## Dataset extract:
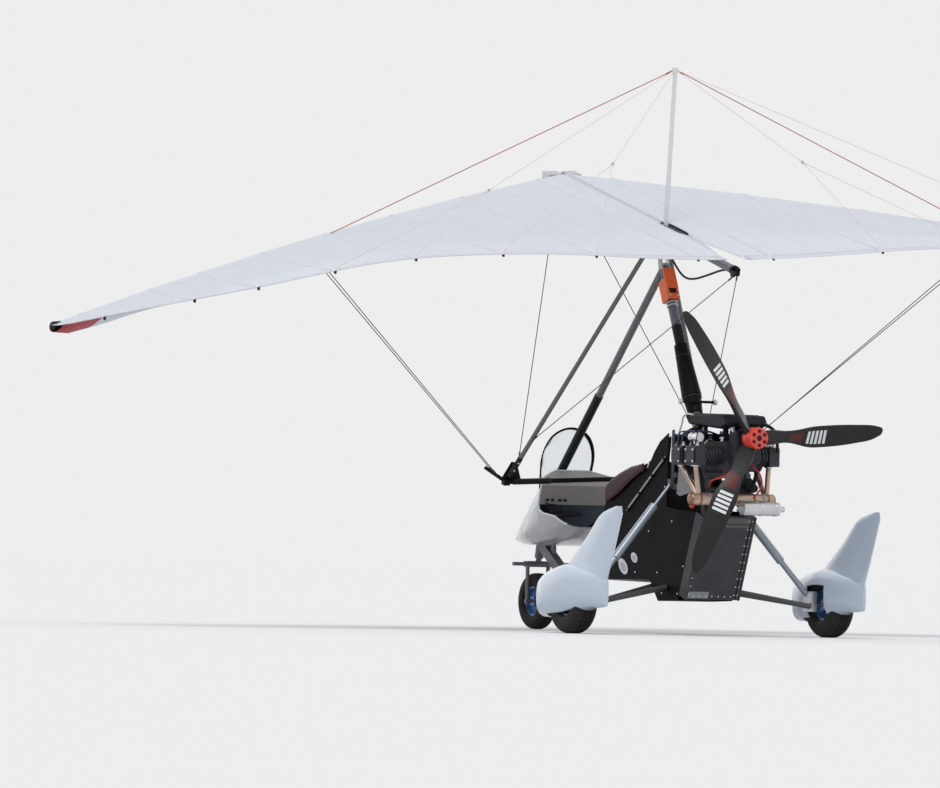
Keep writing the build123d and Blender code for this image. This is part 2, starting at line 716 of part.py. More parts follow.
@cache
def keel_tail():
    """The black fitting on the keel's tail with its pulley."""
    plug = tube((0, KEEL_TAIL_Y, 0), (0, KEEL_TAIL_Y + 24, 0), KEEL_R + 5)
    cheek = box((-14, KEEL_TAIL_Y + 24, -22), (14, KEEL_TAIL_Y + 52, 22))
    return joined(plug, cheek)


@cache
def nose_cap():
    """The nose fitting that wraps the leading edges where they meet the keel."""
    cap = box((-110, NOSE_Y - 18, -58), (110, NOSE_Y + 66, 20))
    cap = cap - sail_form()[0] - sail_form()[1] - tube((0, -1400, 0), (0, 0, 0), KEEL_R)
    return max(cap.solids(), key=lambda solid: solid.volume)


def kingpost():
    """The kingpost over the keel, leaning forward, with its black cap."""
    foot = tube((0, 8, 20), between((0, 8, 20), KINGPOST_TOP, 0.03), 18)
    post = tube((0, 8, 20), KINGPOST_TOP, 14)
    cap = tube(between((0, 8, 20), KINGPOST_TOP, 0.975), KINGPOST_TOP, 19)
    return joined(foot, post, cap) - tube((0, -200, 0), (0, 200, 0), KEEL_R)


def a_frame_head():
    """The bracket under the keel that the two downtubes hang from."""
    y, z = APEX[1:]
    saddle = box((-40, y - 34, z - 6), (40, y - 4, 0))
    return saddle - tube((0, -200, 0), (0, 200, 0), KEEL_R)


def downtube(side):
    """One side tube of the control frame."""
    start = between(APEX, CORNER, 0.012)
    shape = tube(start, between(APEX, CORNER, 0.975), 14, 11)
    return shape if side > 0 else mirrored(shape)


def base_bar():
    """The control bar with its two corner knuckles and turned-up tips."""
    x, y, z = CORNER
    bar = tube(flip(CORNER), CORNER, BAR_R)
    shapes = [bar]
    for turn in (1, -1):
        knuckle = (turn * x, y, z)
        tip = (turn * (x + 95), y - 105, z + 62)
        shapes.append(tube(knuckle, tip, 11))
        shapes.append(box((knuckle[0] - 20, y - 19, z - 18), (knuckle[0] + 20, y + 17, z + 19)))
    return joined(*shapes)


@cache
def sail_form():
    """The whole sail's outer form, both halves, for trimming what ends at its skin."""
    half = loft([sail_section(*row, 0) for row in SAIL_STATIONS], ruled=True)
    return half, mirrored(half)


def stays(pairs, *ends):
    """Rods for taut wires between pairs of points, on both sides, trimmed by what holds them."""
    rods = []
    for start, end in pairs:
        for rod in (tube(start, end, STAY_R), tube(flip(start), flip(end), STAY_R)):
            for shape in ends:
                rod = rod - shape
            rods.append(max(rod.solids(), key=lambda solid: solid.volume))
    return Compound(children=rods)


# The slack cord's route from the hang bracket to the keel's tail, (x, y, z) on the parked craft.
CORD_R = 6.5
CORD_ROUTE = [(0, 276, 2251), (3, 364, 2179), (9, 485, 2089), (12, 614, 2070), (6, 811, 2102),
              (0, 937, 2127), (-6, 1054, 2126)]


def keel_cord():
    """The slack cord under the keel, trimmed by the fittings that it leaves and meets."""
    points = [Vector(*point) for point in CORD_ROUTE]
    radii = []
    for before, corner, after in zip(points, points[1:], points[2:]):
        arrive, leave = corner - before, after - corner
        half_turn = radians(arrive.get_angle(leave) / 2)
        radii.append(0.45 * min(arrive.length, leave.length) / tan(half_turn))
    print("keel cord radii", [round(radius) for radius in radii])
    path = FilletPolyline(*points, radius=radii)
    print("keel cord length", round(path.length))
    start = Plane(origin=points[0], z_dir=points[1] - points[0])
    cord = sweep(start * Circle(CORD_R), path=path)
    cord = cord - WING_PLACE * keel_tube() - WING_PLACE * keel_tail()
    return max(cord.solids(), key=lambda solid: solid.volume)


def hang_block():
    """The block between the mast's ears and the keel's roll pin."""
    body = box((-19.5, -23, ROLL_AXIS_Z - 66), (19.5, 47, ROLL_AXIS_Z + 20))
    body = BLOCK_PLACE * body
    py, pz = PITCH_PIVOT[1:]
    body -= tube((-60, py, pz), (60, py, pz), 8 + RUNNING)
    roll_pin = BLOCK_PLACE * tube((0, -60, ROLL_AXIS_Z), (0, 90, ROLL_AXIS_Z), 8 + RUNNING)
    return body - roll_pin


def trike_nodes():
    """The root body: everything fixed to the chassis."""
    nodes = {
        "chassis_beam": chassis_beam(), "front_strut": front_strut(), "mast": mast(),
        "mast_head": mast_head(), "mast_fairing": mast_fairing(), "mast_clamp": mast_clamp(),
        "engine_block": engine_block(), "cylinders": cylinders(),
        "engine_mount": engine_mount(), "airbox": airbox(), "carburettors": carburettors(),
        "exhaust": exhaust(), "silencer": silencer(), "radiator": radiator(), "pod": pod(),
        "pod_frame": pod_frame(), "dash_panel": dash_panel(), "windscreen": windscreen(),
        "windscreen_rim": windscreen_rim(), "seat_front": seat_front(),
        "seat_rear": seat_rear(), "seat_frame": seat_frame(), "tail_fairing": tail_fairing(),
    }
    for word, side in (("left", 1), ("right", -1)):
        nodes[f"leg_{word}"] = leg(side)
        nodes[f"lower_arms_{word}"] = lower_arms(side)
        nodes[f"hub_carrier_{word}"] = hub_carrier(side)
        nodes[f"spat_{word}"] = spat(side)
    return nodes


def turning_nodes():
    """The fork, the wheels and the propeller."""
    nodes = {"fork": fork(), "propeller_hub": propeller_hub(),
             "propeller_blades": propeller_blades()}
    front = Pos(0, FRONT_AXLE_Y, FRONT_TYRE_R)
    nodes["front_tyre"] = front * tyre(FRONT_TYRE_R, FRONT_TYRE_WIDTH)
    nodes["front_rim"] = front * rim(FRONT_TYRE_WIDTH)
    for word, side in (("left", 1), ("right", -1)):
        place = Pos(side * HALF_TRACK, REAR_AXLE_Y, REAR_TYRE_R)
        nodes[f"rear_tyre_{word}"] = place * tyre(REAR_TYRE_R, REAR_TYRE_WIDTH)
        nodes[f"rear_rim_{word}"] = place * rim(REAR_TYRE_WIDTH)
    return nodes


def wing_nodes():
    """The wing's pieces, set at the wing's pitch and bank."""
    forms = sail_form()
    lead_y, lead_z = leading_edge(STAY_SPAN)
    junction = (STAY_SPAN, lead_y + 30, lead_z)
    post, bar = kingpost(), base_bar()
    tubes = [downtube(1), downtube(-1)]
    tail = keel_tail()
    upper = [(between((0, 0, 0), KINGPOST_TOP, 0.99), junction)]
    front_grip, rear_grip = between(CORNER, APEX, 0.085), between(CORNER, APEX, 0.165)
    x, y, z = CORNER
    lower = [((x + 34, y - 38, z + 22), junction),
             ((x + 50, y - 55, z + 32), (STAY_SPAN + 30, lead_y + 45, lead_z)),
             (front_grip, (26, NOSE_Y + 40, -40)),
             (rear_grip, (6, KEEL_TAIL_Y + 38, -16))]
    nodes = {
        "sail_left": sail(1), "sail_right": sail(-1), "keel_tube": keel_tube(),
        "keel_tail": tail, "nose_cap": nose_cap(), "kingpost": post,
        "a_frame_head": a_frame_head(), "downtube_left": tubes[0], "downtube_right": tubes[1],
        "base_bar": bar, "upper_stays": stays(upper, post, *forms),
        "lower_stays": stays(lower, bar, *tubes, tail, nose_cap(), *forms),
    }
    placed = {name: WING_PLACE * shape for name, shape in nodes.items()}
    return placed | {"keel_cord": keel_cord()}


def main():
    """Write one STEP file for each node."""
    os.makedirs("parts", exist_ok=True)
    nodes = trike_nodes() | turning_nodes() | wing_nodes() | {"hang_block": hang_block()}
    for name, shape in nodes.items():
        export_step(shape, f"parts/{name}.step")


if __name__ == "__main__":
    main()
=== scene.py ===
"""The looks of a flexwing microlight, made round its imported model.

Metres. +X is the aircraft's left, +Y aft, +Z up. The wing's pieces are worked out level in the
wing's own frame, with its keel along Y, and then set at the pitch and bank that the model has.
"""

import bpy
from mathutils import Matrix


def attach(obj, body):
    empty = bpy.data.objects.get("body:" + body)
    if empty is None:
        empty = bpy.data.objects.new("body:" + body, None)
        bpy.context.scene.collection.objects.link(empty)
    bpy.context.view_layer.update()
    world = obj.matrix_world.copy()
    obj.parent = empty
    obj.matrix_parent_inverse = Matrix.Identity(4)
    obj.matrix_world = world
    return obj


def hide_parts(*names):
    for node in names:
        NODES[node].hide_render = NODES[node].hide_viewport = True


bl_info = {
    "name": "Flexwing microlight",
    "version": (1, 0, 0),
    "blender": (4, 5, 0),
    "location": "3D View > Sidebar > Microlight",
    "description": "Cloth, shells, engine dress and rigging for the packed microlight",
    "category": "Object",
}

from math import cos, pi, radians, sin

import bmesh
import bpy
import numpy as np
from bpy.props import FloatProperty, FloatVectorProperty, PointerProperty
from mathutils import Matrix, Vector
from mathutils.bvhtree import BVHTree

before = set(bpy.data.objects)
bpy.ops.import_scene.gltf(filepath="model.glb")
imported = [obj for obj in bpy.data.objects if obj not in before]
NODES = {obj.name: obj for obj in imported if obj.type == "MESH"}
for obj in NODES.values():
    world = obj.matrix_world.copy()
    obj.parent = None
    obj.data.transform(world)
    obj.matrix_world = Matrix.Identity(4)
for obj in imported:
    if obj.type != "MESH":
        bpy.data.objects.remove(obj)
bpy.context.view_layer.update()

# The keel's origin, the wing's pitch and bank, and the roll axis's height from the keel's.
KEEL_ORIGIN = np.array([0, 0.25, 2.355])
WING_PITCH = radians(16)
WING_BANK = radians(2.7)
ROLL_AXIS_Z = -0.075


# Numbers and shapes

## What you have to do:
Extract exactly and only the span of lines that begins at the line containing "WING_PLACE * shape" and ends at the line containing "if empty is".

## Task response:
    placed = {name: WING_PLACE * shape for name, shape in nodes.items()}
    return placed | {"keel_cord": keel_cord()}


def main():
    """Write one STEP file for each node."""
    os.makedirs("parts", exist_ok=True)
    nodes = trike_nodes() | turning_nodes() | wing_nodes() | {"hang_block": hang_block()}
    for name, shape in nodes.items():
        export_step(shape, f"parts/{name}.step")


if __name__ == "__main__":
    main()
=== scene.py ===
"""The looks of a flexwing microlight, made round its imported model.

Metres. +X is the aircraft's left, +Y aft, +Z up. The wing's pieces are worked out level in the
wing's own frame, with its keel along Y, and then set at the pitch and bank that the model has.
"""

import bpy
from mathutils import Matrix


def attach(obj, body):
    empty = bpy.data.objects.get("body:" + body)
    if empty is None:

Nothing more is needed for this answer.